Suppose $G$ is a finite group, $p$ is a prime, and $P$ is a $p$-Sylow subgroup of $G$, such that $P$ is a TI-subgroup (?) of $G$: any conjugate of $P$ is either equal to $P$ or intersects $P$ trivially. Then $P$ is a SCDIN-subgroup of $G$: any two elements $A,B$ of $P$ that are conjugate by $g$ in $G$ are conjugate by some element $h$ in $N_G(P)$, and moreover, $h$ and $g$ have the same element-wise action on $A$.

In fact, something stronger is true: $g$ itself is in $N_G(P)$.

## Proof

CONVENTION WARNING: This article/section uses the right-action convention. The left and right action conventions are equally powerful and statements/reasoning here can be converted to the alternative convention (the main reason being that every group is naturally isomorphic to its opposite group via the inverse map). For more on the action conventions and switching between them, refer to switching between the left and right action conventions.

Given: A finite group $G$, a prime $p$, a $p$-Sylow subgroup $P$ of $G$ such that the intersection of $P$ with any distinct conjugate of itself is trivial.

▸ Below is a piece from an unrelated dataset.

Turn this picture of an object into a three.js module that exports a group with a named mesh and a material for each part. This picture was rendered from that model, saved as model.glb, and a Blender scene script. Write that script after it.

To prove: If $A,B \subseteq P$ are conjugate by $g \in G$, then $A$ and $B$ are conjugate in $N_G(P)$. In fact, $g \in N_G(P)$.

Proof: If $A$ or $B$ is empty or has only one element, the same is true for the other, and in this case we are done. So, we can assume that neither $A$ nor $B$ is contained in the trivial group.

By fact (1), there exist $p$-Sylow subgroups $Q_1, Q_2, \dots, Q_n$ such that $P \cap Q_i$ is a tame intersection, and elements $g_i \in N_G(P \cap Q_i)$ such that $g = g_1g_2 \dots g_n$ and $A^{g_1g_2 \dots g_r} \subseteq P \cap Q_{r+1}$ for $1 \le r \le n - 1$.

However, since $P$ is TI, its intersection with any other Sylow subgroup (note also fact (2)) is trivial. Since $A^{g_1g_2\dots g_r} \subseteq P \cap Q_{r+1}$, we are forced to have that all the $P \cap Q_i$ are nontrivial, and hence, equal to $P$. This forces $Q_i = P$ for all $i$, hence $g_i \in N_G(P)$. Hence, $g$, which is the product of the $g_i$s, is in $N_G(P)$, and $A$ and $B$ are conjugate via an element in $N_G(P)$.